In this case, Solomon might be attributing the problem of the unity of virtues by focusing on natural virtues. Indeed, natural virtues are disconnected, and conflicts of duties often occur. However, when such virtues are perfected by phronesis, turning them into proper virtues, there is unity among these virtues, and the clash ceases to exist.

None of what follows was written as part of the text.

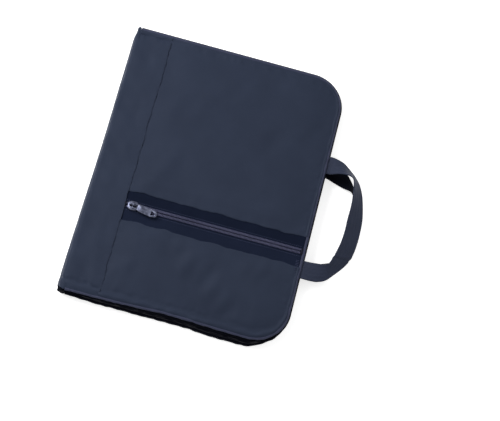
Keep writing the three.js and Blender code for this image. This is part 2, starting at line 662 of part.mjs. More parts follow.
// Document pocket and stepped card pockets on the inside of the front cover
function buildInnerPockets(cover) {
  const wallZ = FRONT_INNER_Z;
  const panelZ = wallZ - DOC_DEPTH;
  const faceZ = panelZ - LINING_T;
  const low = BOTTOM_Y + DOC_BOTTOM;
  const right = COVER_W - DOC_FORE_EDGE;
  const panel = block(DOC_LEFT, right, low, low + DOC_H, faceZ, wallZ);
  const room = block(DOC_LEFT + DOC_SEAM, right - DOC_SEAM, low + DOC_SEAM, low + DOC_H + GAP,
    panelZ, wallZ + GAP);
  addMesh(cover, 'document_pocket', cut(panel, room), MATERIALS.lining);
  const cardLow = BOTTOM_Y + CARD_BOTTOM;
  for (let i = 0; i < CARD_POCKETS; i += 1) {
    const cardZ = faceZ - CARD_T * i;
    addMesh(cover, `card_pocket_${i + 1}`, block(CARD_LEFT, CARD_LEFT + CARD_W,
      cardLow, cardLow + CARD_H - CARD_STEP * i, cardZ - CARD_T, cardZ), MATERIALS.lining);
  }
}

// Pocket slider, parked at the spine end of the closed pocket zip, and its pull tab, which lies askew
function buildPocketSlider(cover) {
  const startX = SPINE_STRIP_W + STRIP_SEAM / 2 + POCKET_STOP_L + GAP + POCKET_SLIDER_L / 2;
  const slider = body(cover, startX, CHAIN_Y, -FABRIC_T);
  addMesh(slider, 'pocket_slider', sliderGeometry({
    length: POCKET_SLIDER_L,
    innerHalf: POCKET_ROW_GAP + POCKET_ROW_W + GAP,
    wall: POCKET_SLIDER_WALL,
    rowTop: POCKET_ROW_H,
    openSide: false,
  }), MATERIALS.metal);
  const pull = body(slider, 0, 0, POCKET_ROW_H + GAP + SLIDER_PLATE + pivotHeight());
  pull.rotation.z = -POCKET_PULL_ASKEW;
  addMesh(pull, 'pocket_pull',
    pullGeometry(POCKET_PULL_L, POCKET_PULL_W, POCKET_PULL_FINGER, POCKET_PULL_ASKEW), MATERIALS.metal);
}

// Closure slider, parked at the spine end of the top edge; its outer face looks along +Y
function buildClosureSlider(cover) {
  const startX = CLOSURE_ROW_START + CLOSURE_SLIDER_L / 2;
  const slider = body(cover, startX, TOP_Y - TAPE_INSET, CHAIN_Z);
  slider.rotation.x = -Math.PI / 2;
  const rowTop = CLOSURE_ROW_H + GAP;
  addMesh(slider, 'closure_slider', sliderGeometry({
    length: CLOSURE_SLIDER_L,
    innerHalf: CLOSURE_ROW_GAP + CLOSURE_ROW_W + GAP,
    wall: CLOSURE_SLIDER_WALL,
    rowTop,
    openSide: true,
  }), MATERIALS.metal);
  const pull = body(slider, 0, 0, rowTop + GAP + SLIDER_PLATE + pivotHeight());
  addMesh(pull, 'closure_pull',
    pullGeometry(CLOSURE_PULL_L, CLOSURE_PULL_W, CLOSURE_PULL_FINGER, 0), MATERIALS.metal);
}

function buildHandle(cover, name, legs, z) {
  const handle = body(cover, COVER_W + HANDLE_AXIS_OUT, middleOf(legs), z);
  addMesh(handle, name, handleGeometry(spanOf(legs)), MATERIALS.webbing);
}

const backCover = buildBackCover();
const spine = buildSpine();
const frontCover = buildFrontCover(spine);
buildPocketSlider(frontCover);
buildClosureSlider(backCover);
buildHandle(frontCover, 'front_handle', frontLegs, -FRONT_STRAP_DEPTH);
buildHandle(backCover, 'back_handle', backLegs, BACK_STRAP_DEPTH);

export default folder;
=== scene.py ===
import math

import bmesh
import bpy
import numpy as np
from mathutils import Matrix, Vector


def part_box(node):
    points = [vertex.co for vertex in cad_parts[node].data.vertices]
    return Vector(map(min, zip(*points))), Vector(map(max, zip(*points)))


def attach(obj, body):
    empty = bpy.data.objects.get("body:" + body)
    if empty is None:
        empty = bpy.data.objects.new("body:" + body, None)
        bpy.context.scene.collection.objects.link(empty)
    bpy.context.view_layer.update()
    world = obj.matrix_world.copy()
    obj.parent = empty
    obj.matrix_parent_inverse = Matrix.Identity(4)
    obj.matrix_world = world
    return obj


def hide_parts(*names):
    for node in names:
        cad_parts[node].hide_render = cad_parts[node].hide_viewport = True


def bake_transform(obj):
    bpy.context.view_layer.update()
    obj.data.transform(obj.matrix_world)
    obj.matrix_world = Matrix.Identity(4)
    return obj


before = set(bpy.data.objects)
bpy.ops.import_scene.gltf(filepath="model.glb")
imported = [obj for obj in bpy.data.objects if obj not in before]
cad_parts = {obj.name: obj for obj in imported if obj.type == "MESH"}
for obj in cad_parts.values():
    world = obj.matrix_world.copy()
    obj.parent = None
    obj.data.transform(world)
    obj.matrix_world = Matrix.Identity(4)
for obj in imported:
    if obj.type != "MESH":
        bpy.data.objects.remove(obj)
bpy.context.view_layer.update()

MM = 0.001

# Cover outline: square at the spine, round at the fore edge
COVER_RIGHT = 131.0
COVER_TOP = 170.0
CORNER_RADIUS = 41.0
CORNER_X = COVER_RIGHT - CORNER_RADIUS
CORNER_Y = COVER_TOP - CORNER_RADIUS

# Heights in the closed folder
FRONT_TOP = 20.0
MID_Z = 10.0

# Angle between faces, in degrees, from which their edge looks sharp
SHARP = 42

# Turns a piece made flat so that it stands, its face along +Y
UPRIGHT = Matrix(((1, 0, 0, 0), (0, 0, 1, 0), (0, -1, 0, 0), (0, 0, 0, 1)))


# Numbers along lines and over surfaces

def box_mm(node):
    low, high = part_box(node)
    return np.array(low) / MM, np.array(high) / MM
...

The impact on integrity is immense, and Solomon himself addresses it. When he considers integrity as “essentially moral courage,” he further asserts that integrity is “the will and disposition to do what one knows must be done” (Solomon, 2006, p. 274). It is crucial that the rules and orders in organizations are compatible with our virtues. The author – without explicitly mentioning it – is referring to phronesis. What “must be done” is covered by natural moral virtues, but “knowing what must be done” and in a contextual manner – that is, the compatibility of the organizational context with our virtues – pertains to the “apprehension of good reasons,” i.e., phronesis. And it is phronesis that plays a central role in the unity of virtues and the perception of wholeness often associated with integrity.


Solomon, R. C. Ética e excelência. Rio de Janeiro: Civilização Brasileira, 2006.

Zingano. M. Estudos de ética antiga [Studies of ancient ethics]. São Paulo: Paulus, 2009.